Authored by lattner on May 1 2021, 2:07 PM.

Details

Summary

This avoids the non-trivial overhead of creating a TaskGroup in these degenerate
cases, but also exposes parallelism. It turns out that the default executor
underlying TaskGroup prevents recursive parallelism - so an instance of a task
group being alive will make nested ones become serial.

This is a big issue in MLIR in some dialects, if they have a single instance of
an outer op (e.g. a firrtl.circuit) that has many parallel ops within it (e.g.
a firrtl.module). This patch side-steps the problem by avoiding creating the
TaskGroup in the unneeded case. See this issue for more details:
https://github.com/llvm/circt/issues/993

Note that this isn't a really great solution for the general case of nested
parallelism. A redesign of the TaskGroup stuff would be better, but would be
a much more invasive change.

Diff Detail

Event Timeline

lattner created this revision.May 1 2021, 2:07 PM
lattner requested review of this revision.May 1 2021, 2:07 PM

This seems obvious to me, but I'd appreciate a quick look from someone else.

lattner accepted this revision.May 3 2021, 10:07 AM

This is obvious improvement, so I'm going to self approve. TaskGroup could be improved significantly but this fits within the current architecture.

This revision is now accepted and ready to land.May 3 2021, 10:07 AM

LGTM from me. Though I think it would be good to reduce some of the duplication in these methods.

rnk added a comment.May 4 2021, 10:49 AM

Change looks good.

In the long run, we should try to build on an existing C++17 parallel algorithms library, such as the pstl in our own monorepo. I don't know how far off it is before we can raise the LLVM toolchain requirements to C++17, and after that, how much platform support will hold us back, but maybe we can hack the pstl into the LLVM build if it becomes a sticking point.

The important thing for LLVM is that we express our code using well-known, deterministic parallel algorithms, and we can pick up better implementations later.

How expensive is spinning up a TaskGroup? Mostly the ctor/dtor of TaskGroup?

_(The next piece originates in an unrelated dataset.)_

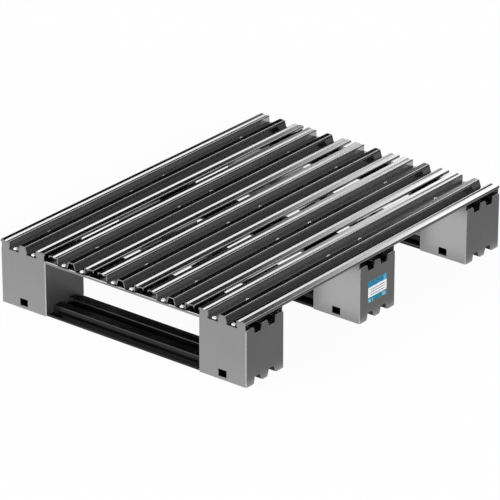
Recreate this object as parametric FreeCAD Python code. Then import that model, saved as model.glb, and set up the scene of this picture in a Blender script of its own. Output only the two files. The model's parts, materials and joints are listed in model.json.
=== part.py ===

I created D117510 to remove one Fn(...) call which may make instantiated code slightly smaller.

Change looks good.

In the long run, we should try to build on an existing C++17 parallel algorithms library, such as the pstl in our own monorepo. I don't know how far off it is before we can raise the LLVM toolchain requirements to C++17, and after that, how much platform support will hold us back, but maybe we can hack the pstl into the LLVM build if it becomes a sticking point.

The important thing for LLVM is that we express our code using well-known, deterministic parallel algorithms, and we can pick up better implementations later.

Keeping LLVM's own version provides some flexibility. E.g. when lld is writing output sections parallely, we may tune the function to have a better TaskSize.
I tested that for -DCMAKE_BUILD_TYPE=Release clang, using a [[ https://gist.github.com/MaskRay/540e7bb31408afcee2b827140bef33e3 | fixed TaskSize==128 ]] is 1.02x as fast as the current code, though it has no noticeable difference when linking chrome.
Such preference may not be expressable with the C++ STL.

Another thing we need to think about is code bloat. Many template heavy libraries expand to huge amount of code. For some programs like a linker, we favor calling parallel* in many places. The expanded code may be significant.
(I think mold has experienced this.)

Spinning up the threadpool is expensive, but the bigger issue is that Threading.h doesn't support reentrant concurrency. If you have a parallel for loop with one element, then that element does a parallel for loop over 10000 elements, it will run in serial. :-(